━━ Collected data ━━

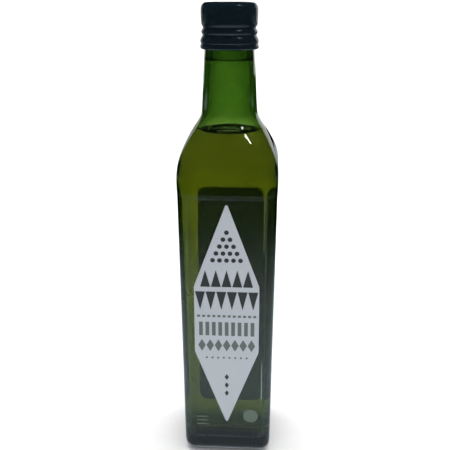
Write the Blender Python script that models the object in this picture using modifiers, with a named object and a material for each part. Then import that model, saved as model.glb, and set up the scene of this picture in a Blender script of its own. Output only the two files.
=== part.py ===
# Tall square olive oil bottle of dark green glass, with oil, a rolled-on metal cap and two labels.
# Metres, +Z up, the front face looks along -Y, the origin is under the middle of the base.
import math

import bmesh
import bpy

# Driving sizes
TOTAL_H = 0.269
BODY_TOP_HALF = 0.0283
BODY_FOOT_HALF = 0.0263
BODY_TOP_Z = 0.1655
TURN_FOOT_Z = 0.172
INNER_LINE_Z = 0.176
CORNER_R = 0.0066
HEEL_R = 0.0065
NECK_FOOT_Z = 0.2084
WALL = 0.0026
NECK_WALL = 0.0034
FINISH_WALL = 0.0042
WALL_GROWS_Z = (0.196, 0.214)
FINISH_GROWS_Z = (0.2374, 0.2394)
MOUTH_Z = 0.2677
INNER_HEEL_R = 0.0080
STAND_WIDTH = 0.0042
BASE_DISH_H = 0.0017
FLOOR_RISE = 0.0013
FLOOR_Z = 0.0070
OIL_LEVEL = 0.1975
GAP = 0.0003
CAP_H = 0.0253
CAP_R = 0.016
CAP_SEGMENTS = 56
LABEL_T = 0.00016
LABEL_LIFT = 0.00008
FRONT_LABEL = (0.0114, 0.1645, 0.0228, 0.0030)
BACK_LABEL = (0.0178, 0.1623, 0.0201, 0.0050)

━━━

Written problem: Reproduce the data shown above exactly.

Complete answer:
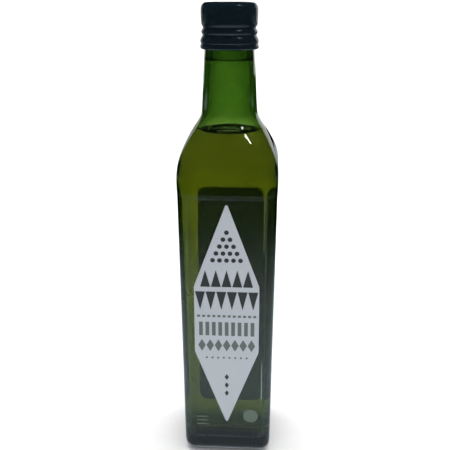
Write the Blender Python script that models the object in this picture using modifiers, with a named object and a material for each part. Then import that model, saved as model.glb, and set up the scene of this picture in a Blender script of its own. Output only the two files.
=== part.py ===
# Tall square olive oil bottle of dark green glass, with oil, a rolled-on metal cap and two labels.
# Metres, +Z up, the front face looks along -Y, the origin is under the middle of the base.
import math

import bmesh
import bpy

# Driving sizes
TOTAL_H = 0.269
BODY_TOP_HALF = 0.0283
BODY_FOOT_HALF = 0.0263
BODY_TOP_Z = 0.1655
TURN_FOOT_Z = 0.172
INNER_LINE_Z = 0.176
CORNER_R = 0.0066
HEEL_R = 0.0065
NECK_FOOT_Z = 0.2084
WALL = 0.0026
NECK_WALL = 0.0034
FINISH_WALL = 0.0042
WALL_GROWS_Z = (0.196, 0.214)
FINISH_GROWS_Z = (0.2374, 0.2394)
MOUTH_Z = 0.2677
INNER_HEEL_R = 0.0080
STAND_WIDTH = 0.0042
BASE_DISH_H = 0.0017
FLOOR_RISE = 0.0013
FLOOR_Z = 0.0070
OIL_LEVEL = 0.1975
GAP = 0.0003
CAP_H = 0.0253
CAP_R = 0.016
CAP_SEGMENTS = 56
LABEL_T = 0.00016
LABEL_LIFT = 0.00008
FRONT_LABEL = (0.0114, 0.1645, 0.0228, 0.0030)
BACK_LABEL = (0.0178, 0.1623, 0.0201, 0.0050)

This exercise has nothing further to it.